IRVINE, CA—The Vertical Capital Income Fund continued to outperform its benchmark during the first quarter of this year, bringing a return of 3.14% as compared with a 1.58% return for the Barclays US Mortgage-Backed Securities Index. In addition, the fund declared a dividend of nearly $0.13 during the quarter.
With the fund’s maximum 4.5% sales charge, the return for the first quarter was -1.52% The fund was created by Vertical Capital Markets Group, which also manages it.
For the one-year period ending March 31, VCAPX produced a return of 9.34% (4.4% after the maximum sales charge), compared with a return of 0.2% for the benchmark MBS Index. Since its inception, VCAPX has produced a return of 8.62%, or 6.43% with the sales load, compared with a return of 1.21% for the MBS Index. Its SEC annual yield was 4.8% as of March 31.
According to Bayard Closser, president of Vertical, “VCAPX continues to outperform its benchmark because of a high level of interest income and lower interest-rate sensitivity than the benchmark.”
Moving forward, fund investors could benefit from the fund’s lack of correlation with either stocks or bonds, says EVP John Harline. “Historically, stocks and bonds have been negatively correlated, but in recent years the Federal Reserve Board’s easy money policy has boosted both stock and bond prices in sequence, reducing the common inverse relationship between asset classes.”

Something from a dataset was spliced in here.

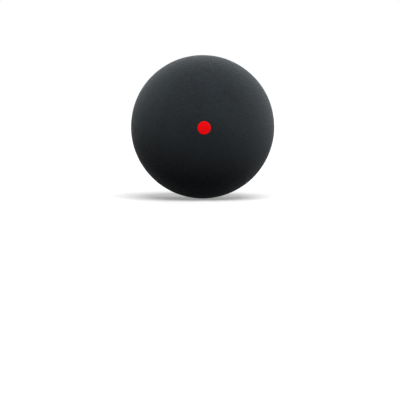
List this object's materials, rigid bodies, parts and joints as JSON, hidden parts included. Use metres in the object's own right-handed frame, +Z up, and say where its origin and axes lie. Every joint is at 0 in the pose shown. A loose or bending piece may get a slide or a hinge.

Harline adds that with stocks potentially undervalued, bonds vulnerable to rising interest rates and money-market funds paying close to 0% interest, investors need an alternative asset with non-correlation or negative correlation to stocks and bonds to achieve diversification and reduce risk. However, diversification doesn’t ensure profit or prevent losses. “Because they have little or no correlation with stocks or bonds, whole mortgage notes can help investors achieve the true diversification they need today, especially as the Fed continues tapering its bond buying.”
The fund’s assets under management, which more than tripled last year, grew nearly 25% during the quarter and totaled slightly more than $73 million as of March 31, up from nearly $58.7 million on Dec. 31, 2013. VCAPX trades on NASDAQ and is available for a minimum investment of $5,000, or $1,000 for retirement accounts.
As GlobeSt.com reported in February, whole mortgage notes is an alternative real estate investment opportunity that is plentifully available when the market is strong and wanes when the market is suffering. As we move further away from the Great Recession, there are still opportunities for whole-mortgage-note investment, but these opportunities are waning, Vertical Fund Group principals Christopher Chase and Gus Altuzarra told GlobeSt.com.